Alok Aggarwala of Just Trade, the online platform of Bajaj Capital, said the following, “It is not mandatory for brokerages to give capital gains/tax statements. However, as part of value-added services, most reputed brokerage houses give capital gains statements at regular intervals, usually at the end of the financial year.”

This emphasises the importance of selecting an established broker. If you do, collating your figures should be relatively straightforward. For more guidance on making the right choice, see our brokers page.

Brokerage Taxes

There are also taxes imposed by your broker to take into account. You should consider several factors in your tax calculations:

  • The maximum intraday brokerage offered is around 0.05% for purchasing and 0.05% for selling. You may get even more favourable rates. However, if you’re paying more you may want to consider changing brokers.
  • The service tax is 12.36% only on brokerage.
  • The STT tax is 0.025% only on the selling value.
  • The stamp duty on your overall daily turnover is 0.02%.
  • You will also have to pay regulatory charges on daily turnover which amounts to around 0.004%.

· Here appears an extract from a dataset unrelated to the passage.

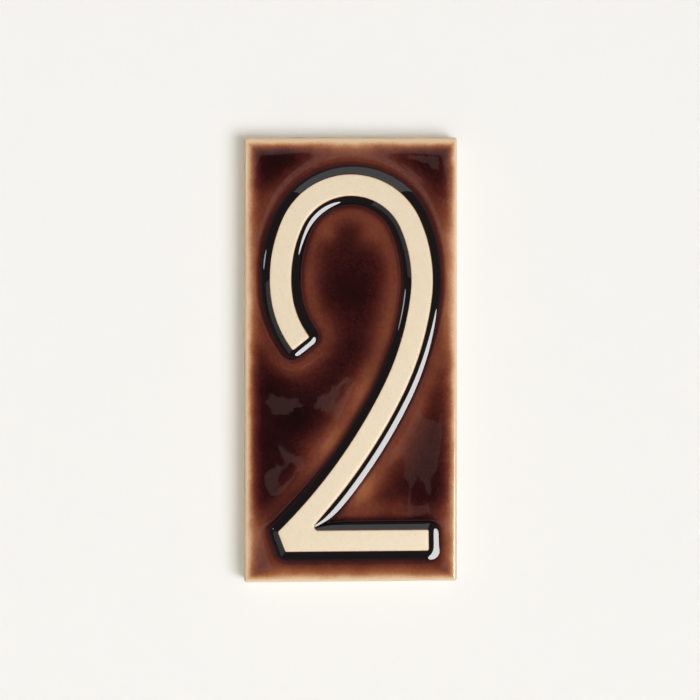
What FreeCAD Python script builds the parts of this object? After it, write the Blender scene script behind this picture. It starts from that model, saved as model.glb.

Intraday trading tax in India’s brokerages may seem high, but this all adds up to a tiny proportion of your total profits. Nevertheless, it’s important to keep abreast of any and all tax obligations.

Final Word

Day trading tax rules in India can get complicated. The first hurdle is deciding which of the categories above your trading activity fits into. Whilst you will probably fall under the ‘business income tax’ umbrella, it’s important to be aware of the benefits of drawbacks. This page is not trying to offer tax advice. Therefore, it is always advisable to seek professional guidance before filing your tax returns.

Finally, it’s worth bearing in mind that day trading taxes in India are generous in comparison to many countries. So, it’s the perfect place to join the likes of Radkhakishan Damani, who made a staggering Rs 6100 crores in just two days.